Recommends that government launch a national pension fund to avoid crisis

The International Labour Organisation has warned that Thailand's social security system is likely to collapse in the next 45 years if the country does not adopt a national pension fund to boost savings, a Finance Ministry source said.

The ILO was hired by the Labour Ministry to study the labour situation, and it found that by 2051 Thailand's social security system would be bankrupted by insufficient savings.

The government has been aware for some time that the level of savings derived from the current social security system is too low and plans to introduce a national pension fund, which includes mandatory contributions by both employers and employees. Apart from low savings, the current system has a lack of procedures to ensure continual investment.

A recent study by the Asian Development Bank also showed a similar result, but the predicted point of bankruptcy in that study was 56 years ahead.

The ADB proposed in its study to the Finance Ministry that mandatory contributions to the Social Security Fund should be made as soon as 2018. The private sector is now allowed to set up provident funds and employees contribute to the funds on a voluntary basis.

Naris Chaiyasoot, director-general of the Fiscal Policy Office, said yesterday that ADB's initial study had suggested that employers and employees should each contribute 3 per cent of monthly salaries. This should become compulsory in businesses with more than 100 employees by 2008, and all businesses by 2018.

The bank predicted that with the implementation of the national pension fund, Thai workers would receive higher incomes after retirement.

"I would like to emphasise that this is only an initial study that experts from the ADB did. Whether we implement it depends on policymakers, but I really believe we need to have a national pension fund," Naris said.

The ADB also encouraged the country to set up a national pension fund and said the country should separate the Social Security Fund's short-term benefits from long-term benefits. Any increase in the contribution proportion should timed carefully.
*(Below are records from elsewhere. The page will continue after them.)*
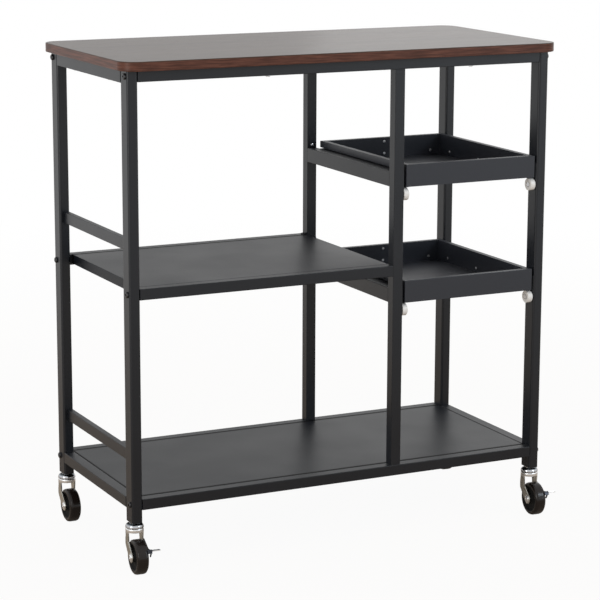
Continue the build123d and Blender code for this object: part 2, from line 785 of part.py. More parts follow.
def all_pieces():
    """Every node of the cart, centred on the steel frame with the floor at z = 0."""
    pieces = {"worktop": worktop()}
    sides = {-1: "left", 1: "right"}
    ends = {-1: "front", 1: "rear"}
    for front, end in ends.items():
        for side, hand in sides.items():
            pieces["post_" + end + "_" + hand] = corner_post(side, front)
        pieces["post_" + end + "_centre"] = centre_post(front)
        pieces["top_rail_" + end] = top_rail_long(front)
        pieces["bottom_rail_" + end] = bottom_rail_long(front)
        pieces["middle_shelf_rail_" + end] = middle_rail(front)
    for side, hand in sides.items():
        pieces["top_rail_" + hand] = top_rail_side(side)
        pieces["bottom_rail_" + hand] = bottom_rail_side(side)
    pieces["guard_rails"] = guard_rails()
    pieces["bottom_shelf_panel"] = shelf_panel((-inner_x, inner_x), bottom_shelf_top)
    middle_left = -half_length + post_width + middle_panel_inset
    pieces["middle_shelf_panel"] = shelf_panel((middle_left, centre_left), middle_shelf_top)
    pieces["frame_bolts"] = frame_bolts()
    pieces["threaded_inserts"] = threaded_inserts()
    pieces["worktop_screws"] = worktop_screws()
    pieces["foot_plugs"] = foot_plugs()
    pieces["caster_stems"] = caster_stems()
    pieces["swivel_caps"] = swivel_caps()
    pieces["swivel_balls"] = swivel_balls()
    pieces["slide_fasteners"] = slide_fasteners()
    for level, tray_z in tray_levels.items():
        pieces[level + "_tray"] = tray(tray_z)
        pieces[level + "_tray_runners"] = group([tray_runner(side, tray_z) for side in sides])
        pieces[level + "_tray_fasteners"] = tray_fasteners(tray_z)
        for side, hand in sides.items():
            pieces[level + "_runner_bar_" + hand] = runner_bar(side, tray_z)
            pieces[level + "_slide_channel_" + hand] = slide_channel(side, tray_z)
            pieces[level + "_front_roller_" + hand] = front_roller(side, tray_z)
            pieces[level + "_rear_roller_" + hand] = rear_roller(side, tray_z)
    for name in headings:
        pieces["fork_" + name] = fork(name)
        pieces["wheel_" + name] = wheel(name)
    for name in braked_casters:
        pieces["brake_pedal_" + name] = brake_pedal(name)
    return pieces


# The origin is on the floor, under the middle of the whole cart's outline
pieces = all_pieces()
boxes = [piece.bounding_box() for piece in pieces.values()]
origin_x = (min(box.min.X for box in boxes) + max(box.max.X for box in boxes)) / 2
origin_y = (min(box.min.Y for box in boxes) + max(box.max.Y for box in boxes)) / 2
os.makedirs("parts", exist_ok=True)
for node, piece in pieces.items():
    export_step(Pos(-origin_x, -origin_y, 0) * piece, "parts/" + node + ".step")
print("nodes", len(pieces), "origin", round(origin_x, 3), round(origin_y, 3), "height", frame_top + top_thickness)
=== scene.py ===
import bpy
import bmesh
import json
import math
import numpy as np
from mathutils import Matrix, Vector


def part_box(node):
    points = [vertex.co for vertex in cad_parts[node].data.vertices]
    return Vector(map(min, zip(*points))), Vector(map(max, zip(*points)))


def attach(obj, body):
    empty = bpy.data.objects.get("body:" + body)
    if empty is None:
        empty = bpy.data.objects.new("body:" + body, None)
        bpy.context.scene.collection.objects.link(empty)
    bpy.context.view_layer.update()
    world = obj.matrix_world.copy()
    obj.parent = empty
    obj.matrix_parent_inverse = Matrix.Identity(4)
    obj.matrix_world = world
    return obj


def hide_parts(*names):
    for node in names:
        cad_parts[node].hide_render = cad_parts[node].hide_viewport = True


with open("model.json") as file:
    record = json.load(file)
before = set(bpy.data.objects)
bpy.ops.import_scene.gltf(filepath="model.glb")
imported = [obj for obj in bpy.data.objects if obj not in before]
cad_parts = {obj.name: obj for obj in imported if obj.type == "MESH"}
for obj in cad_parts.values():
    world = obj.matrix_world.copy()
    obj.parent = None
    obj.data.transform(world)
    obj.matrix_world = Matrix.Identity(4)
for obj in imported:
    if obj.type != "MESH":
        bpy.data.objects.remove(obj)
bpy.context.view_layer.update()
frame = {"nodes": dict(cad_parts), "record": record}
nodes = frame["nodes"]
record = frame["record"]
boardLow, boardHigh = (np.array(corner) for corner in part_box("worktop"))
middle = (boardLow + boardHigh) / 2
joints = {joint["name"]: joint for joint in record["behaviour"]["joints"]}
print("frame loaded:", len(nodes), "nodes")


# a socket with the usual arithmetic, so that shader maths reads as an expression
class Signal:
    def __init__(self, finish, socket):
        self.finish = finish
        self.socket = socket

    def math(self, operation, first, second=0.0, clamp=False):
        settings = {"operation": operation, "use_clamp": clamp}
        return self.finish.add("ShaderNodeMath", settings, {0: first, 1: second})

    def __add__(self, other):
        return self.math("ADD", self, other)

    def __radd__(self, other):
        return self.math("ADD", other, self)

    def __sub__(self, other):
        return self.math("SUBTRACT", self, other)

    def __rsub__(self, other):
        return self.math("SUBTRACT", other, self)

    def __mul__(self, other):
        return self.math("MULTIPLY", self, other)

    def __rmul__(self, other):
        return self.math("MULTIPLY", other, self)

    def __truediv__(self, other):
        return self.math("DIVIDE", self, other)

    def larger(self, other):
        return self.math("MAXIMUM", self, other)

    # kept between 0 and 1
    def clamped(self):
        return self.math("ADD", self, 0.0, True)


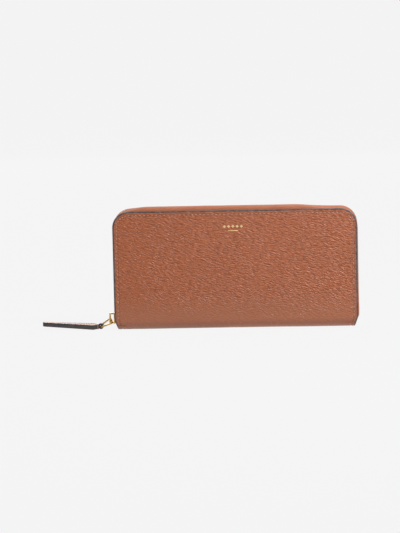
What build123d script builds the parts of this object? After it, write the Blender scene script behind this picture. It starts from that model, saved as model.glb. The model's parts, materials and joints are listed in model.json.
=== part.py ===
from build123d import *
import os
from math import atan2, cos, degrees, hypot, radians, sin

# Long zip-around wallet, standing closed on its spine. Millimetres.
# +X runs along its length, +Y from the front cover to the back one, +Z up.
# The origin is the middle of the flat of the spine, where the wallet rests.

# ---- driving dimensions -----------------------------------------------------------------------
COVER_LENGTH = 195.0
COVER_HEIGHT = 95.5
THICKNESS = 23.0
CORNER_RADIUS = 13.0        # upper corners of both covers
FOLD_RADIUS = 8.0           # outside of the leather where spine turns into cover
FOOT_TAPER = 2.5            # how much each end of the spine narrows towards the ground

LEATHER = 1.0
BOARD = 0.6
LINING = 0.8
POCKET_SHEET = 0.4          # one ply of a card pocket
EDGE_PAINT = 0.5            # painted bead round a cover's cut edge
THREAD = 0.2                # how far a stitch stands proud

TAPE = 0.5
TAPE_SINK = 0.45            # how far the underside of the tape lies inside a cover's edge
TAPE_SEAM = 6.0             # width of tape sewn between leather and lining
CHAIN_HALF = 2.2            # from the middle of the chain to the back of a tooth
TOOTH_HEIGHT = 1.8
TOOTH_PITCH = 2.4
TOOTH_WIDTH = 1.5
CHAIN_GAP = 0.1             # half the gap between the two rows

HALF = THICKNESS / 2
HALF_LENGTH = COVER_LENGTH / 2
BOARD_DEPTH = HALF - LEATHER
LINING_DEPTH = BOARD_DEPTH - BOARD
SHEET_DEPTH = LINING_DEPTH - LINING
TAPE_MIDDLE = TAPE / 2 - TAPE_SINK      # middle of tape and chain, outwards from a cover's edge

FRONT, BACK = -1, 1
LEFT, RIGHT = -1, 1

os.makedirs("parts", exist_ok=True)


def save(piece, name):
    """Labels a finished piece and writes its STEP file."""
    piece.part.label = name
    export_step(piece.part, f"parts/{name}.step")


def upright(y):
    """Upright plane at depth y, facing the front: sketch x is X and sketch y is Z."""
    return Plane.XZ.offset(-y)


def cover_outline(inset, foot):
    """A cover's outline, inset from its edge and cut off level at height foot."""
    top = COVER_HEIGHT - inset
    with BuildSketch(mode=Mode.PRIVATE) as outline:
        with Locations((0, (foot + top) / 2)):
            Rectangle(COVER_LENGTH - 2 * inset, top - foot)
        fillet(outline.vertices().group_by(Axis.Y)[-1], CORNER_RADIUS - inset)
    return outline.sketch


def slab(side, near, far, outer, inner=None):
    """Plate between two depths from the middle plane, in a given outline, or a rim round another one."""
    low, high = sorted((side * near, side * far))
    with BuildPart() as plate:
        with BuildSketch(upright(high)):
            add(outer)
            if inner is not None:
                add(inner, mode=Mode.SUBTRACT)
        extrude(amount=high - low)
    return plate


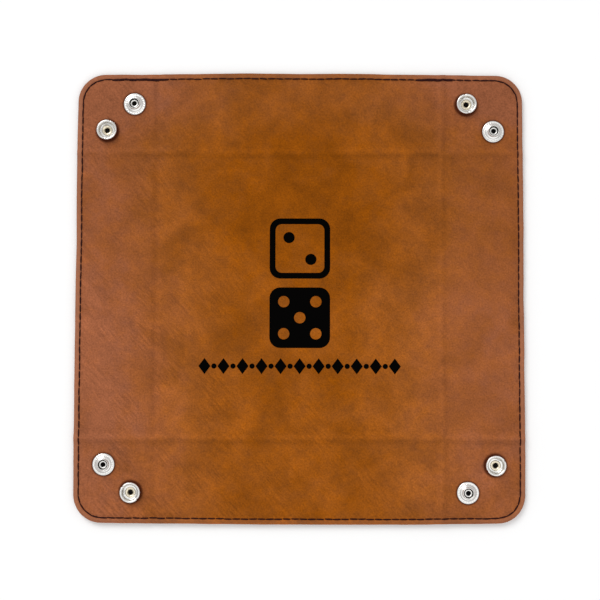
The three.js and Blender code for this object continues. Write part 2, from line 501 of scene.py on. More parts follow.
class Nodes:
    """A small helper for building one material's node tree."""

    def __init__(self, name, specular=0.5):
        self.material = bpy.data.materials.new(name)
        self.material.use_nodes = True
        self.tree = self.material.node_tree
        self.shader = self.tree.nodes["Principled BSDF"]
        self.shader.inputs["Specular IOR Level"].default_value = specular

    def feed(self, socket, value):
        """Gives a socket numbers, a colour as a tuple, or what another node puts out."""
        if isinstance(value, (int, float, list)):
            socket.default_value = value
        elif isinstance(value, tuple):
            socket.default_value = (*value, 1)
        else:
            self.tree.links.new(value, socket)

    def add(self, kind, inputs, output, **settings):
        """A new node with its settings and inputs; gives back one of its outputs."""
        node = self.tree.nodes.new(kind)
        for key, value in settings.items():
            setattr(node, key, value)
        for socket, value in inputs.items():
            self.feed(node.inputs[socket], value)
        return node.outputs[output]

    def attribute(self, name, output="Fac"):
        return self.add("ShaderNodeAttribute", {}, output, attribute_name=name)

    def place(self, scale, turn=0.0, stretch=(1, 1, 1)):
        """Rest coordinates in millimetres times scale, turned about Z, then stretched."""
        where = self.attribute("rest_place", "Vector")
        swung = self.add("ShaderNodeMapping", {"Vector": where, "Rotation": [0, 0, turn]}, 0)
        sizes = [1000 * scale * s for s in stretch]
        return self.add("ShaderNodeMapping", {"Vector": swung, "Scale": sizes}, 0)

    def noise(self, vector, detail=4.0, roughness=0.5, distortion=0.0):
        inputs = {"Vector": vector, "Scale": 1.0, "Detail": detail, "Roughness": roughness,
                  "Distortion": distortion}
        return self.add("ShaderNodeTexNoise", inputs, "Fac")

    def ramp(self, value, stops):
        colour = self.add("ShaderNodeValToRGB", {"Fac": value}, "Color")
        bar = colour.node.color_ramp.elements
        while len(bar) < len(stops):
            bar.new(0.5)
        for element, (position, tint) in zip(bar, stops):
            element.position = position
            element.color = (*tint, 1)
        return colour

    def mix(self, share, first, second):
        inputs = {0: share, 6: first, 7: second}
        return self.add("ShaderNodeMix", inputs, 2, data_type="RGBA")

    def math(self, operation, first, second=0.0, third=0.0):
        inputs = {0: first, 1: second, 2: third}
        return self.add("ShaderNodeMath", inputs, 0, operation=operation)

    def product(self, first, second):
        return self.math("MULTIPLY", first, second)

    def sum(self, first, second):
        return self.math("ADD", first, second)

    def less(self, first, second):
        return self.math("SUBTRACT", first, second)

    def size(self, value):
        return self.math("ABSOLUTE", value)

    def varied(self, value, pattern, strength, level=1.0):
        """A value times level + strength * pattern."""
        return self.product(value, self.math("MULTIPLY_ADD", pattern, strength, level))

    def clamped(self, value, low, high, to_low, to_high):
        """Maps a range onto another smoothly, and holds it at both ends."""
        inputs = {"Value": value, "From Min": low, "From Max": high, "To Min": to_low, "To Max": to_high}
        return self.add("ShaderNodeMapRange", inputs, "Result", interpolation_type="SMOOTHSTEP")

    def scaled(self, colour, factor):
        return self.add("ShaderNodeVectorMath", {0: colour, "Scale": factor}, 0, operation="SCALE")

    def bump(self, height, strength, distance, **below):
        """Bumps of a pattern, over those of Normal where it is given."""
        inputs = {"Height": height, "Strength": strength, "Distance": distance, **below}
        return self.add("ShaderNodeBump", inputs, "Normal")

    def set(self, **values):
        for key, value in values.items():
            self.feed(self.shader.inputs[key.replace("_", " ").title()], value)


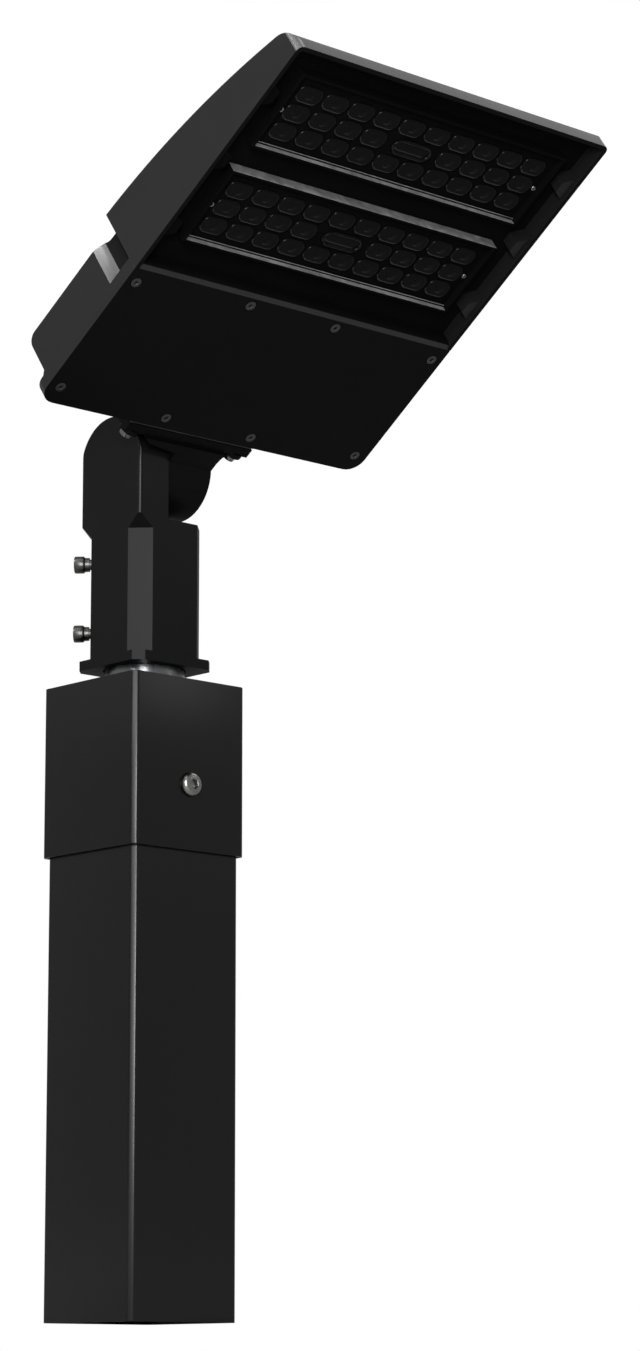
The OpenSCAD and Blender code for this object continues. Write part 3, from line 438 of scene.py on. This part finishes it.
def screws(name, profile, places, axes, material, body, nodes, seed):
    """Like screws, each turned by chance about its own length, at these places."""
    bm = bmesh.new()
    turned(bm, profile, 48)
    screw = meshed(bm, name + "_screw", 30)
    cloud = bpy.data.meshes.new(name)
    cloud.from_pydata(places, [], [])
    axis = cloud.attributes.new("axis", "FLOAT_VECTOR", "POINT")
    axis.data.foreach_set("vector", [c for a in axes for c in a])
    piece = grown(name, screw_tree, {"Screw": screw, "Seed": seed, "Finish": material}, cloud)
    bpy.data.objects.remove(screw)
    return dressed(piece, material, body, "stainless", *nodes)


screw_tree, given = node_tree("like_screws", Screw=("Object", None), Seed=("Int", 1),
                              Finish=("Material", None))
shape = given.add("GeometryNodeObjectInfo", (), {"Object": given.out("Screw")}, out="Geometry")
way = given.add("GeometryNodeInputNamedAttribute", {"data_type": "FLOAT_VECTOR"}, {"Name": "axis"})
spin = given.add("FunctionNodeRandomValue", {"data_type": "FLOAT"},
                 {2: 0.0, 3: 6.28, "Seed": given.out("Seed")}, out=1)
turn = given.add("FunctionNodeAlignRotationToVector", {"axis": "Z"}, {"Vector": way})
own = given.add("FunctionNodeAxisAngleToRotation", (), {"Axis": (0, 0, 1), "Angle": spin})
turn = given.add("FunctionNodeRotateRotation", {"rotation_space": "LOCAL"}, {0: turn, 1: own})
tree_end(given, given.add("GeometryNodeInstanceOnPoints", (),
                          {"Points": given.out("Geometry"), "Instance": shape, "Rotation": turn}))

button = [(0.0050, 0.0049), (0.0064, 0.0047), (0.0078, 0.0038), (0.0088, 0.0024), (0.00925, 0.0010),
          (0.0091, 0.0003), (0.0084, 0.0)]
screws("clamp_screw_heads", socketed(button, 0.0065, 0.0028, 0.0163, 0.005, 0.0007),
       [(0, -sleeve_face, clamp_height), (0, sleeve_face, clamp_height)], [(0, -1, 0), (0, 1, 0)],
       stainless, "pole", ["clamp_screws"], seed=4)


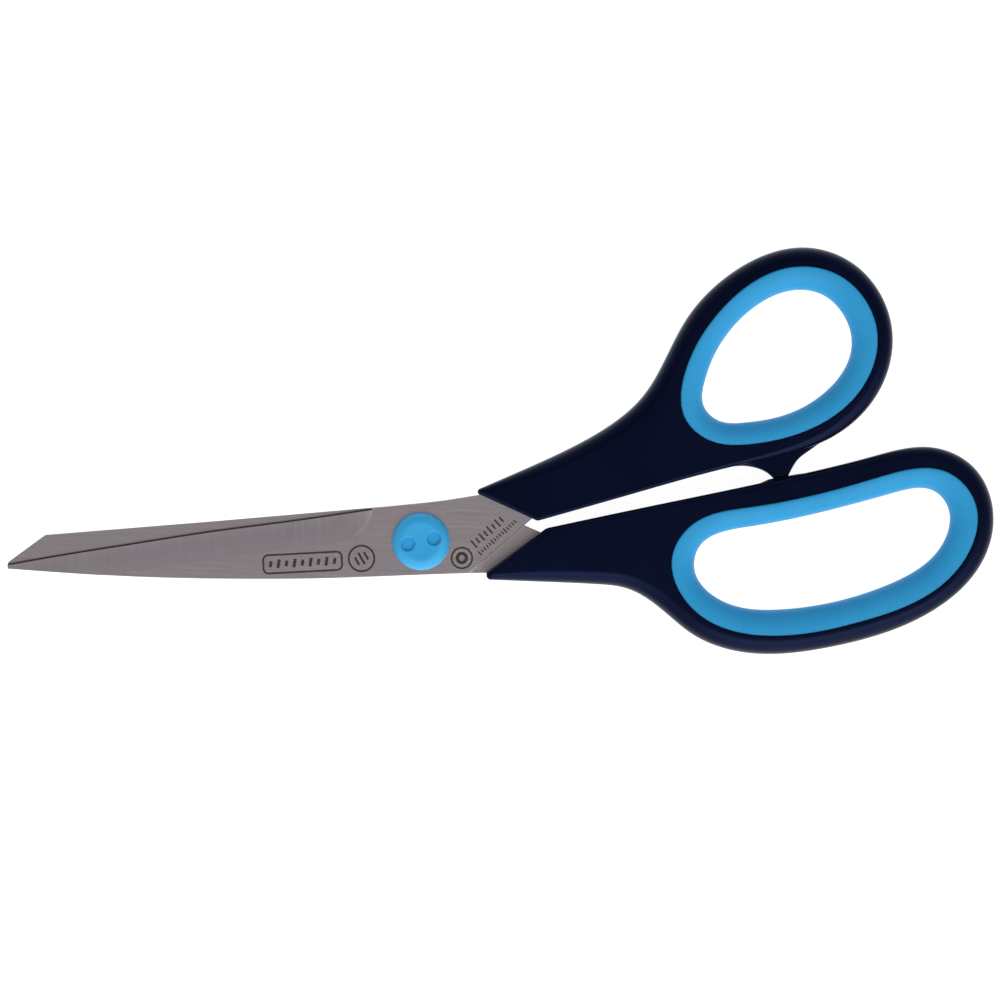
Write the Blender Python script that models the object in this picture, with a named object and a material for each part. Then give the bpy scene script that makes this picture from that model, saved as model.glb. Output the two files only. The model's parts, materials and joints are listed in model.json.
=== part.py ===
"""Office scissors, 8 1/2 inch, lying closed on a flat surface.

Two stamped steel blades turn on a screw and sleeve nut. A hard handle is moulded round each tang, and
a soft grip lines each finger loop. All shapes are drawn in millimetres in the pivot frame: the pivot
axis is the origin, the tips point to -X, the thumb loop is at +Y, and z = 0 is the plane where the
blades meet. The last step puts the middle of the underside at the world origin.
"""

import math

import bmesh
import bpy
import numpy as np
from mathutils import Vector

MM = 0.001

# Thicknesses and clearances.
BLADE_T = 1.8
BLADE_GAP = 0.4
BLADE_IN = BLADE_GAP / 2
BLADE_OUT = BLADE_IN + BLADE_T
HANDLE_HALF = 5.0
GRIP_HALF = 4.8
FIT = 0.15
STOP_GAP = 0.2

# Rounding of the handles' edges.
ROUND_STEPS = 3
CORNER_STEPS = 3
RIM_LEFT = 0.5

# A tongue round each loop keys the grip to its handle.
TONGUE_DEPTH = 0.9
TONGUE_HALF = 1.1

# Pivot hardware.
SHANK_R = 2.1
FLAT_R = 2.6
FLAT_HALF = 2.1
RUNNING = 0.08
SCREW_R = 1.45
BORE_R = 1.55
SEAT_Z = BLADE_OUT + 0.05
NUT_R = 4.8
NUT_T = 1.25
SLOT_W = 1.1
SLOT_DEPTH = 0.6
HEAD_R = 4.6
HEAD_Z = (2.75, 3.75)
WAVE_R = (2.5, 4.1)
WAVE_T = 0.22
WAVE_RISE = 0.12
WASHER_R = (2.75, 5.5)
WASHER_HALF = 0.14
CAP_R = 6.3
CAP_TOP = 4.7
CAP_BASE = BLADE_OUT + 0.12
DIMPLE_R = 1.45
DIMPLE_REACH = 2.9
DIMPLE_DEPTH = 0.55
DIMPLE_ANGLES = (12, 192)
ROUND_SEGMENTS = 40

# Ground bevel of the blades.
EDGE_T = 0.3
BEVEL_WIDTH = 6.1
BEVEL_HOLLOW = 0.18
HEEL_X = -10.6
PLUNGE_X = -18.5
TIP_X = -90.5

# Tang key holes, filled by posts of the moulding.
KEY_R = 1.7

# Points each outline passes through.
THUMB_LOOP = [
    (83.9, 55.0), (88.0, 53.9), (94.3, 43.8), (82.5, 28.8), (70.6, 26.0), (65.3, 26.4), (61.9, 29.7),
    (62.1, 34.9), (67.9, 46.4),
]
THUMB_SEAT = [
    (92.0, 58.1), (100.0, 45.6), (96.2, 32.8), (71.8, 21.0), (63.5, 21.7), (57.8, 26.4), (58.4, 39.5),
    (63.5, 48.4), (80.6, 60.1),
]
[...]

The establishment of the national pension fund would help boost overall savings by Bt80 billion per year.

Once the current 13 million workers with 35 years of work contribute to the national pension fund with a minimum requirement of 6 per cent - 3 per cent by employee and 3 per cent by employer - they could expect to get a pension of no less than 50 per cent of their final regular salary, although it is still not certain if this would be in monthly instalments or a lump sum.